Egypt and Israel begin to impose restrictions on Gaza.

 

            2008 The Jewish National Fund announces its parks and forests will recognize the 

names of Arab villages formerly located on those sites.

 

2009 Alysa Stanton becomes the first Black American woman rabbi.

 

2019 Ukraine elects Jewish comedian Volodymyr Zelensky as President.   

 

2019 American comedian and Eritrean Jew Tiffany Haddish celebrates her “Black 

Mitzvah.”

 

2019 Former UK Chief Rabbi Lord Jonathan Sacks advises: “Live. Give. 
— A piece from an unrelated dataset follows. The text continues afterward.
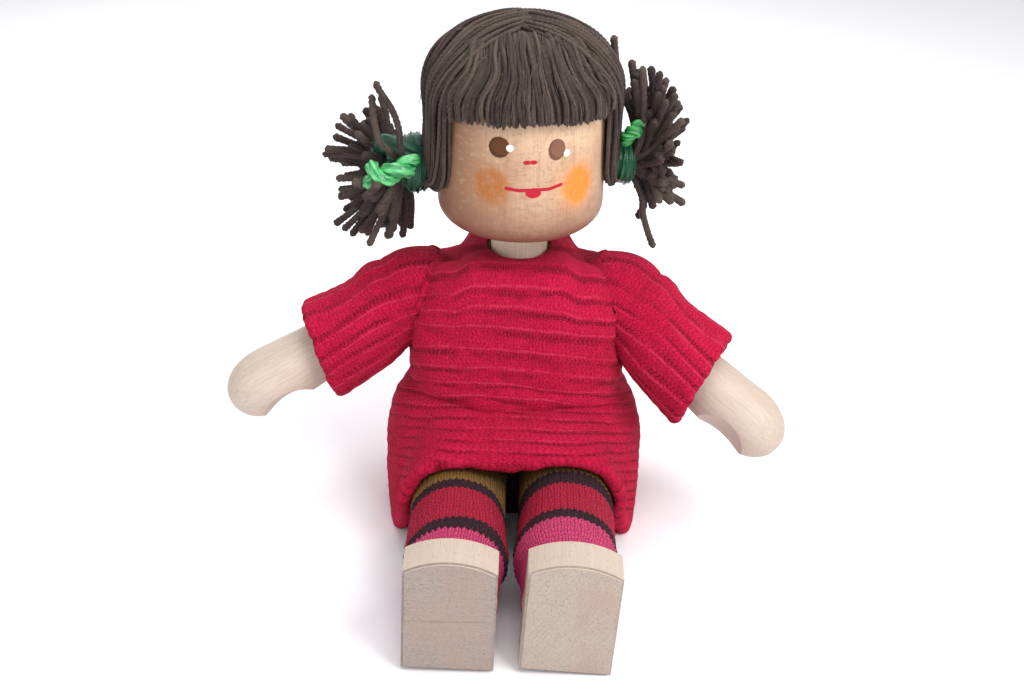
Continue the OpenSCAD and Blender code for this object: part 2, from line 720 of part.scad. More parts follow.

Forgive. They are by far the most important things in life.”

 

2020 Abraham Accords are signed, normalizing relations between Israel, the United 

Arab Emirates, and Bahrain.

 

2023 Hundreds of thousands of Israelis take to the streets to protest 

what many considered an attempted judicial coup by Prime Minister Benjamin 

Netanyahu.

 

Oct 7, 2023 Hamas attacks Israel, killing 1074 people, taking 240 hostages, with evidence of

rape and atrocities. 

 

Israel declares war on Hamas. In the fierce conflict, tens of thousands of Hamas 

terrorists and Gazan civilians are killed in bomb strikes. A majority of civilians in Gaza are displaced.   

 

The conflict and its repercussions continue to unfold…

 

Antisemitism surges worldwide. 

 

Today Jewish descendants of the ancient Israelites now number 15.7 million 

worldwide. They are only 0.2% of the world population—and only one quarter of     the Jewish population before the Holocaust.

 

Approximately half live in Israel. They are a diverse population; half have origins in the Middle East, Africa, Asia and Latin America. 21% of Israeli citizens are Palestinian Arabs, including Christians and Druze.

 

The US has the second largest population of Jews. 

 

American Jews are racially and ethnically diverse and hold many different views. Most feel Israel is central to Jewish identity, some don’t, and many wrestle with this question.

 

Judaism is a culture, an ethnicity, and a religion. Some Jews identify as agnostics or atheists.

 

Jewishness is a sensibility, an ethical framework, a tribe, a sense of humor, a shared history. If you ask two Jews what it means to be Jewish, you will get three opinions . . . maybe more.